Abstract

This article foregrounds the current critical emphasis on the language of intersectionality and analogy between race and sexuality, especially with respect to the discourse of rights and discrimination. Such language uses ‘racism’ and ‘race’ as stable registers of oppression, whereby a range of discriminatory practices based on sexual orientation gather representational and judicial validity through their linkage and similarity to such registers. Buried in such ‘linkages’ is the very mathematical paradox of parallelism that forecloses any true intersection, even as it invites lines of common origin and travel. Hence, we are often left with a language of analogy and repetition where race as sex and sex as race become parallel political formations only through a constant reminder of their irreconcilable separation.

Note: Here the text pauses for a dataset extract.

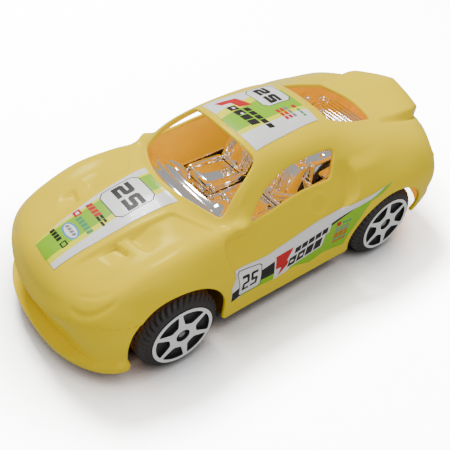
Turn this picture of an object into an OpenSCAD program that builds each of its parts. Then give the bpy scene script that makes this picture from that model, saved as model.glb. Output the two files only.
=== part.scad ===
// Pull back car: a moulded shell over a chassis that carries a spring motor.
// +X points to the nose, +Y to the car's left side, +Z up. The origin is on the
// ground, midway between the axles, which is also midway along the car.

/* [Wheels and axles] */
// Distance between the two axles
wheelbase = 82; // [80:1:84]
// Radius of the tyre's tread, which is also the height of the axles
tyre_r = 13.2; // [13:0.1:13.4]
// Distance from the car's middle plane to the face of a wheel
wheel_face_y = 32; // [31.5:0.25:32.5]
// Width of a tyre
tyre_w = 8; // [7:0.5:8.5]
// Radius of the wheel disc that shows inside the tyre
disc_r = 10; // [9.8:0.1:10.2]
// Number of spokes
spokes = 6; // [5:1:7]
// Diameter of the steel axles
axle_d = 2; // [1.8:0.1:2.2]

/* [Body] */
// Wall of the moulded shell
wall = 1.6; // [1.2:0.1:1.8]
// Gap between a wheel arch and the tyre, front
front_arch_gap = 2.5; // [2:0.1:2.8]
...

Instead, I theorize the productive possibility of a Spivakian ‘transactional reading’ whereby the linking of sex and race becomes a dynamic dilation of difference, even as it speaks the language of similarity and kinship. Some of the questions I raise are: Are such analogical invocations of sexuality also about new forms of racisms and imperialisms? Given the rise of queer transnational work, how do we translate the analytical paradigm of ‘race’ outside of its formations in the United States? In order to answer these questions and more, I turn to contemporary mobilizations of the race/sex nexus, especially post the events of 9/11. I focus, in particular, on the successful emergence of queer ‘Arab’ and ‘Muslim’ groups such as Al-Fatiha post 9/11, and situate their success within a critique of American mobilizations of religion, race and sexuality.